Precondition the Car

One part of planning ahead is to heat or cool an EV's cabin while it's still plugged in and charging. With many owners installing Level 2 home chargers this is an easy thing to do. Preconditioning uses grid electricity to get the cabin temperature to where you want it, rather than battery range. This can be set up and controlled through the car's smartphone app and, if your schedule is consistent, you can set it for a given departure time for as many days a week as you need. In extreme weather, many EV batteries also benefit from preconditioning, because it sets them at the optimum temperature for max efficiency the moment you start to drive.

Keep Tires Properly Inflated

This one is shared with gasoline cars: Low tire pressure increases gas consumption due to greater rolling resistance. For EVs with low-rolling-resistance tires, this is especially crucial to ensure the tires are inflated enough to reduce their contribution to drag.
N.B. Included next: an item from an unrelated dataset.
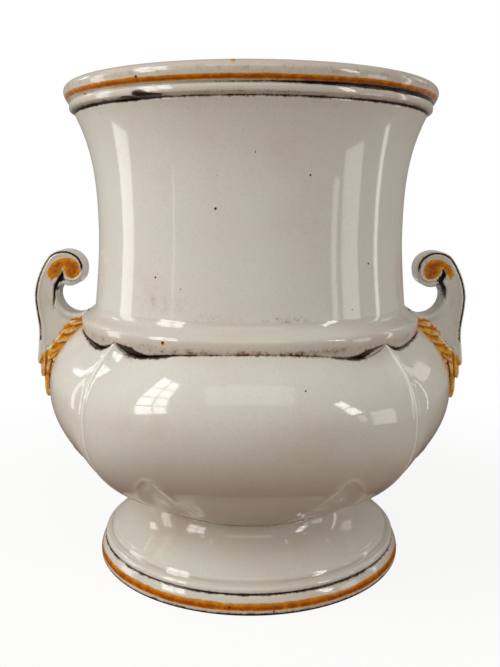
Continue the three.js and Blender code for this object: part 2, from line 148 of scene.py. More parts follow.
# A new object at the origin
def addObject(name, data):
    holder = bpy.data.objects.new(name, data)
    bpy.context.scene.collection.objects.link(holder)
    return holder


# Smooth faces, one material, and each paint mask as a value at every point
def dress(mesh, material, masks):
    mesh.polygons.foreach_set("use_smooth", [True] * len(mesh.polygons))
    for label, values in masks.items():
        layer = mesh.attributes.new(label, "FLOAT", "POINT")
        layer.data.foreach_set("value", np.asarray(values, np.float32))
    mesh.materials.clear()
    mesh.materials.append(material)


# A piece from points in mm and blocks of faces, each block an array of corner numbers. The volume is
# the sum of a . (b x c) over all triangles. Where it is negative, the faces look inwards and are turned.
def makePiece(name, points, blocks, material, masks=None):
    volume = sum(np.sum(points[block[:, 0]] * np.cross(points[block[:, k]], points[block[:, k + 1]]))
                 for block in blocks for k in range(1, block.shape[1] - 1))
    if volume < 0:
        blocks = [block[:, ::-1] for block in blocks]
    mesh = bpy.data.meshes.new(name)
    mesh.from_pydata((points * mm).tolist(), [], [face for block in blocks for face in block.tolist()])
    dress(mesh, material, masks or {})
    mesh.update()
    return addObject(name, mesh)


# Quads of a grid whose last row and last column may join its first ones
def gridFaces(columns, rows, joinColumns, joinRows):
    i, j = np.meshgrid(np.arange(columns if joinColumns else columns - 1),
                       np.arange(rows if joinRows else rows - 1), indexing="ij")
    i2, j2 = (i + 1) % columns, (j + 1) % rows
    quads = np.stack([i * rows + j, i2 * rows + j, i2 * rows + j2, i * rows + j2], -1)
    return quads.reshape(-1, 4)


# Triangles from a closed ring of point numbers to one point
def fan(ring, tip):
    return np.stack([ring, np.roll(ring, -1), np.full(len(ring), tip)], 1)


# Points of a radius and height at an angle: x = r sin(angle), y = -r cos(angle)
def aroundAxis(angles, radii, heights):
    return np.stack([radii * np.sin(angles), -radii * np.cos(angles), heights], -1).reshape(-1, 3)


# A closed outline in (radius, height) turned round the axis. wobble(angle, height) adds a little to
# the radius, as a thrown pot has, and paint(degrees, height, radius) gives the masks.
def turned(name, outline, columns, material, paint, wobble=None):
    angle = np.linspace(0, 2 * math.pi, columns, endpoint=False)
    angles, radii = np.meshgrid(angle, outline[:, 0], indexing="ij")
    heights = np.broadcast_to(outline[:, 1], radii.shape)
    if wobble:
        radii = radii + wobble(angles, heights)
    degrees = (np.degrees(angles) + 180) % 360 - 180
    masks = paint(degrees.ravel(), heights.ravel(), radii.ravel())
    faces = gridFaces(columns, len(outline), True, True)
    return makePiece(name, aroundAxis(angles, radii, heights), [faces], material, masks)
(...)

Read the tire-pressure settings (usually on a label in the left-front door jamb), keep a tire-pressure gauge in the glove compartment, and use it regularly.
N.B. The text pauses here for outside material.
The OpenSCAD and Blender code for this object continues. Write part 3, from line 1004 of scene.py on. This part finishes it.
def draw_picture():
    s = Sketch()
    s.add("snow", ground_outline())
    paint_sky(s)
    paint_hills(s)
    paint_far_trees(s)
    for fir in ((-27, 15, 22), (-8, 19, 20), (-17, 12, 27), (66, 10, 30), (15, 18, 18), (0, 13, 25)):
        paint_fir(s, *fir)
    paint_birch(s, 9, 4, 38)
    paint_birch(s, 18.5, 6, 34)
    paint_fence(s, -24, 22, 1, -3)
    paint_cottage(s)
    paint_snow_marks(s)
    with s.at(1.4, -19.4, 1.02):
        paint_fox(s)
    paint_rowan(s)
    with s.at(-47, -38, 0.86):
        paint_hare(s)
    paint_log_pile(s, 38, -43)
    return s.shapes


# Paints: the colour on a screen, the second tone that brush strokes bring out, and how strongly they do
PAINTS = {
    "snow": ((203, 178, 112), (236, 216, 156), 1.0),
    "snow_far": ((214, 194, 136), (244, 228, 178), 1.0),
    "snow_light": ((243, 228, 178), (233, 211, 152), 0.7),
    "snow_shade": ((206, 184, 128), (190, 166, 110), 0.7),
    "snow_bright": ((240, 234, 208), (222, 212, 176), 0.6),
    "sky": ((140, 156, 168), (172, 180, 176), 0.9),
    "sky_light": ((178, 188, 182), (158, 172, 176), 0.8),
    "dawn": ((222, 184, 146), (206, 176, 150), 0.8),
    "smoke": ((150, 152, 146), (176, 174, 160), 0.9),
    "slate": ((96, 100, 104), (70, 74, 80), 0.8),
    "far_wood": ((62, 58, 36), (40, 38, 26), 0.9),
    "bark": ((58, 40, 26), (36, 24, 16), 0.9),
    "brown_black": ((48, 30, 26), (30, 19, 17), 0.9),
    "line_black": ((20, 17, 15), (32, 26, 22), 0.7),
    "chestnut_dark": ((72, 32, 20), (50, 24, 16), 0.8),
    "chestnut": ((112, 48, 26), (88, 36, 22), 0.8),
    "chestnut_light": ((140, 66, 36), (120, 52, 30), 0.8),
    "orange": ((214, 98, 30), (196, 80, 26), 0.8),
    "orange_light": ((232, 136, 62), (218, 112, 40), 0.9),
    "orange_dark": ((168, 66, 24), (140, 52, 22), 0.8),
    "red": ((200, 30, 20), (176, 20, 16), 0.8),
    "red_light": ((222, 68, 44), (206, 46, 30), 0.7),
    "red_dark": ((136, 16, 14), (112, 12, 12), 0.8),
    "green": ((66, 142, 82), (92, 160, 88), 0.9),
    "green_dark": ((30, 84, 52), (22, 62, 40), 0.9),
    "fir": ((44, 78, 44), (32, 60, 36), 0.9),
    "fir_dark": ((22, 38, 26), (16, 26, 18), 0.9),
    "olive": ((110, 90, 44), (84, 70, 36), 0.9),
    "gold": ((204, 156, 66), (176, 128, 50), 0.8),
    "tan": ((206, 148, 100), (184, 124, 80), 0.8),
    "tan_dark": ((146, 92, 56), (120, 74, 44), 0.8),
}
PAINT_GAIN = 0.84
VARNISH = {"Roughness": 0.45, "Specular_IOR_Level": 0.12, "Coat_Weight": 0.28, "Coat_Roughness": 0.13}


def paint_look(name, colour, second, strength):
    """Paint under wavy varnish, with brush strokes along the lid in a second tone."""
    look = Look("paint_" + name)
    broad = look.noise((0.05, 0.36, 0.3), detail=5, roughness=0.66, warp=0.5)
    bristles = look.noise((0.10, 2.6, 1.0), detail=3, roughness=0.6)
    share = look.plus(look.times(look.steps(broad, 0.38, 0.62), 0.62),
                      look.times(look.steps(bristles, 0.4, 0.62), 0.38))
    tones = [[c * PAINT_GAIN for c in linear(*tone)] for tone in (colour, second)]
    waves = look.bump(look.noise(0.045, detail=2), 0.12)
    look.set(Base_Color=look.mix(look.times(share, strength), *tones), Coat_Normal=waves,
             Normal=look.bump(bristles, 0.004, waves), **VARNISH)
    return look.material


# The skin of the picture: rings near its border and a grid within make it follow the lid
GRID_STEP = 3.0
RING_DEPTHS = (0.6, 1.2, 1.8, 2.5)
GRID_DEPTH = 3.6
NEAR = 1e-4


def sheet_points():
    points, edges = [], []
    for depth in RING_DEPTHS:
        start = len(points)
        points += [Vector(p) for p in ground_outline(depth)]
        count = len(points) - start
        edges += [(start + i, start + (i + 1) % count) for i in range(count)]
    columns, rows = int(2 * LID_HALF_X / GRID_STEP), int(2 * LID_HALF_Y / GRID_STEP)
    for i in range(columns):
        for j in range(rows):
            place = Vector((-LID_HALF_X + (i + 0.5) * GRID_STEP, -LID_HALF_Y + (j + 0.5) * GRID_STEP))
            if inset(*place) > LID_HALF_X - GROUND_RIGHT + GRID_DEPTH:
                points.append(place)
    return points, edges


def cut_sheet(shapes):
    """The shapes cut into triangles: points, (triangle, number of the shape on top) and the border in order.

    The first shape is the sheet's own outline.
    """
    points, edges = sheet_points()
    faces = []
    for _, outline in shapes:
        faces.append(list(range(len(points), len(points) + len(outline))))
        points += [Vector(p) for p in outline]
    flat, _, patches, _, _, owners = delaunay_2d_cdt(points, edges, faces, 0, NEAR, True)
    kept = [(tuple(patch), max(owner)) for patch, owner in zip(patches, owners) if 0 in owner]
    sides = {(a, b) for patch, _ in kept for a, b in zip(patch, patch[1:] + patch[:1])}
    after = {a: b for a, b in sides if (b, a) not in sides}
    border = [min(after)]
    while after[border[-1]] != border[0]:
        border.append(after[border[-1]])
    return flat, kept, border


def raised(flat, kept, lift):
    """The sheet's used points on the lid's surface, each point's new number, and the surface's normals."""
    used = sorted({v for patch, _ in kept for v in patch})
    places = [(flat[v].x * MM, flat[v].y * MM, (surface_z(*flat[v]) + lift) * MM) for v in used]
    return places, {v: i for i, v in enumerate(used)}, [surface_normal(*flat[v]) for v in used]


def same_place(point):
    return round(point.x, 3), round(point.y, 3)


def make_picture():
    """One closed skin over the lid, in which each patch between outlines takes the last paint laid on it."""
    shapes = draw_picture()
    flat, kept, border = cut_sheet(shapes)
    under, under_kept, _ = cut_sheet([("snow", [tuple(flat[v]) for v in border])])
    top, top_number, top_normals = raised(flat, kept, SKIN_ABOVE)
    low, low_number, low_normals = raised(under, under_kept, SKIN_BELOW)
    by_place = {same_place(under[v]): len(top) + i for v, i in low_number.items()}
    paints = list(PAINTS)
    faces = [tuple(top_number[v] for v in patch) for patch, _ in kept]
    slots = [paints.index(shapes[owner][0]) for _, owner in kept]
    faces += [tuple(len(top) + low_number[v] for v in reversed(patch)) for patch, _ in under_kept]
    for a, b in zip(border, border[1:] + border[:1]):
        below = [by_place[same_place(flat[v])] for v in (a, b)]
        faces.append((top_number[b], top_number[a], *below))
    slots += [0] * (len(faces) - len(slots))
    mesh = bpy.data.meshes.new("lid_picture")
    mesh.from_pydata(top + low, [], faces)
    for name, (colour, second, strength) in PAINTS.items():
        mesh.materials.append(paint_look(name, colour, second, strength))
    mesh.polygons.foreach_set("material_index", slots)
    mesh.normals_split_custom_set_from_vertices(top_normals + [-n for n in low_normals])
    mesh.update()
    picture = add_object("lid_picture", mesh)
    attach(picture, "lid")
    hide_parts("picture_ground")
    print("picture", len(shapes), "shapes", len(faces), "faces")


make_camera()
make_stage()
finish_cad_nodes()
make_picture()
Keep Your Speed Reasonable

EVs are far more energy-efficient than gasoline cars, which waste the bulk of the energy in their gasoline in generating heat and noise. But higher speeds have a significant impact on energy consumption of all cars, and especially EVs. Above roughly 30 mph, any car uses more energy to push aside air than it does to accelerate its mass to speed: the energy required to overcome wind resistance rises exponentially with the square of the speed. This means you use a lot more energy at 80 mph than at 65 mph.

You don't want to be that guy holding up a lane of traffic, but even cutting 5 mph off your freeway speed—perhaps from 75 mph to 70 mph—will save you several percent on energy usage. A few EVs now offer an option in their navigation that chooses the route with the lowest overall energy consumption. Those routes aren't necessarily the quickest or the shortest, but if you have the time, back roads often drain less energy than interstate highways running at 20 mph faster.
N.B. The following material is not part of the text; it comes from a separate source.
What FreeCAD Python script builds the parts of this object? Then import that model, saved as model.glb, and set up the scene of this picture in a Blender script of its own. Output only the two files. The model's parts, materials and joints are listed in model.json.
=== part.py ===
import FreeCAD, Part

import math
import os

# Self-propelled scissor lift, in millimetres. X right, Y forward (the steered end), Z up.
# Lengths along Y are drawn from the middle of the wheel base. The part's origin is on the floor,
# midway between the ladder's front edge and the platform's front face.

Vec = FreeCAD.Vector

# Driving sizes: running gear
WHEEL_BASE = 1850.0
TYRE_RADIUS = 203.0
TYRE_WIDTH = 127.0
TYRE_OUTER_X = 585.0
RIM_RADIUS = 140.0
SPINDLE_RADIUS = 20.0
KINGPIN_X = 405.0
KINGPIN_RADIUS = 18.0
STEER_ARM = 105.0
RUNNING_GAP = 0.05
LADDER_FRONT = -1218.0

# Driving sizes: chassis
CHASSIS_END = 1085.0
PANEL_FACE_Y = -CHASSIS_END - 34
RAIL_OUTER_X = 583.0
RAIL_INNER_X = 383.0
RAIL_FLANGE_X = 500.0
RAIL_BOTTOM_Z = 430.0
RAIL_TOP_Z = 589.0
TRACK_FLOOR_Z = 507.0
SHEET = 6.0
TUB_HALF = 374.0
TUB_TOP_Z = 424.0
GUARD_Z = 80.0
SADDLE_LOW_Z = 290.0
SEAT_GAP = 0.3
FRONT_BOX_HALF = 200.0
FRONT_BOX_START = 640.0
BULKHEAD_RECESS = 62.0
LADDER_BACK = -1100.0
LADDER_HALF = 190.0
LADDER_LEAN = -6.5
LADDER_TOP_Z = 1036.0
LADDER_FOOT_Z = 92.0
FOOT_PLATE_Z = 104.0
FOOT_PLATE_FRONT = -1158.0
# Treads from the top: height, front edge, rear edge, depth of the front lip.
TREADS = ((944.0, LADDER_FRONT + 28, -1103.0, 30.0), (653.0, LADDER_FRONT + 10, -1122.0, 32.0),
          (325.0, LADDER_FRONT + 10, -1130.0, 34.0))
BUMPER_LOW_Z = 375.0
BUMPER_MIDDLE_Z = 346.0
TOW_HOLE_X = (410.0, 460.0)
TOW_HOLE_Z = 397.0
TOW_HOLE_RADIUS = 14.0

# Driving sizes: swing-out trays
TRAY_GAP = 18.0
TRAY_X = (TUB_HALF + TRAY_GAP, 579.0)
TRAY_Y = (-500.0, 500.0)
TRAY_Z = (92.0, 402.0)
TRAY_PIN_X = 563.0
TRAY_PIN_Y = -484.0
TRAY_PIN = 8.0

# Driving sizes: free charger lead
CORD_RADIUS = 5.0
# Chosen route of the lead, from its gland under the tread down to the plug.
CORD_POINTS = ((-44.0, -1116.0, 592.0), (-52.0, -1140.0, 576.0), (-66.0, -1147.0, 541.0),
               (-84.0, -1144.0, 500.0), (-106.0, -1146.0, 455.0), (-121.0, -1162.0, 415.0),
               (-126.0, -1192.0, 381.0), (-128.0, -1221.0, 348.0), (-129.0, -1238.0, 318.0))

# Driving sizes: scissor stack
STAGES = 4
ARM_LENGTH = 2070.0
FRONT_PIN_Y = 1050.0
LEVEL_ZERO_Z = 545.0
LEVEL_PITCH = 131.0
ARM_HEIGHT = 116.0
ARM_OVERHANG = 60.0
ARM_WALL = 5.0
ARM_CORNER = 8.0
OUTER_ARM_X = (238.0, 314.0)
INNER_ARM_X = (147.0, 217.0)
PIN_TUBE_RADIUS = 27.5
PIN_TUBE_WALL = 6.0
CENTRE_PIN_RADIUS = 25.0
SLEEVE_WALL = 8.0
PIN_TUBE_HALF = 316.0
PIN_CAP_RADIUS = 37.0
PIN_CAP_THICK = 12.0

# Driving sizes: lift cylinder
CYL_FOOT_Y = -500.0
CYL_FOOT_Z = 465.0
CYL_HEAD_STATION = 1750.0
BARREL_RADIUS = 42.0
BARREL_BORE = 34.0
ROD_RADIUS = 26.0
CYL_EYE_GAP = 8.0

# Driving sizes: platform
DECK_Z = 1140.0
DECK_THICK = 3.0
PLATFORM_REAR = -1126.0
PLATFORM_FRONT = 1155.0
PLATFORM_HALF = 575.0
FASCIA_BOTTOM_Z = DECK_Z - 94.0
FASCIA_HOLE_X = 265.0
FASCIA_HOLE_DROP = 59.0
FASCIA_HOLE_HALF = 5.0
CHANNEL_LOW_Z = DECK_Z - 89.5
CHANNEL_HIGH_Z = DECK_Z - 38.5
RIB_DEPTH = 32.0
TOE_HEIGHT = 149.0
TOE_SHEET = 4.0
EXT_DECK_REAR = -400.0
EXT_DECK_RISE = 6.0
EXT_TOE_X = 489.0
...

Photo credit: zorazhuang - Getty Images
Photo credit: zorazhuang - Getty Images

Use the Cruise

Cruise control has evolved into a very sophisticated software-driven feature. Its ability to make minute adjustments in engine speed and gearing ensure it's virtually always more energy-efficient than our big fat foot on a pedal trying to do the same thing. In the case of EVs, that difference can matter more if the car has predictive cruise—which makes adjustments in speed based on what it knows is coming, whether that's an exit that requires slowing down for or a hill that requires extra power delivered gradually. We've made it a habit to lock-in every EV's adaptive cruise control on highways, simply because metering electrons is better done by computers than by us. And we're fine with that.

Try Eco Mode

Virtually all cars now have more than one driving mode, and generally there's an Eco mode that reduces energy consumption by reducing throttle response and acceleration rates, turning down the climate control, and sometimes even limiting top speed. We've found Eco modes vary a lot among different models; some are only noticeable at the margins, others are close to intolerable if you want to keep up with traffic. Test yours out; many EVs will show an immediate increase in Miles Remaining if you switch into it.

Tune Your Climate Control

Climate control—heating and cooling the cabin—uses more energy than all the other accessories combined, but it's an area some drivers forget while trying to cut energy use. Some EVs now have a driver-only mode that directs cool or warm air only to the driver, rather than trying to keep the entire cabin at the same temperature. Of course, the oldest EV trick is to use your seat heater and steering-wheel heater in cold temperatures. It's well known that if your hands and your backside feel warmer, you do, too. Keep the cabin temperature five degrees above (in summer) or below (in winter) where you'd normally put it, and either direct the air vents toward you or use those heaters. You may not even notice the difference.

Coast When You Can

A few EVs enable the driver to disengage regen entirely, which allows the car to sail along as if it were in neutral. It's an eerie feeling at first, as a car optimized for low rolling resistance will glide an amazingly long way without losing much speed. That makes this technique inadvisable in dense city and suburban traffic, but it works beautifully on lesser traveled roads and on interstates—so long as you avoid using it on downgrades and don't work the brakes too hard. In cars with one-pedal driving capability, you can get the car into a coasting mode with sensitive use of the accelerator—by holding it at the point between acceleration and regen-induced deceleration. But never, ever shift your EV into "neutral" to get it to coast.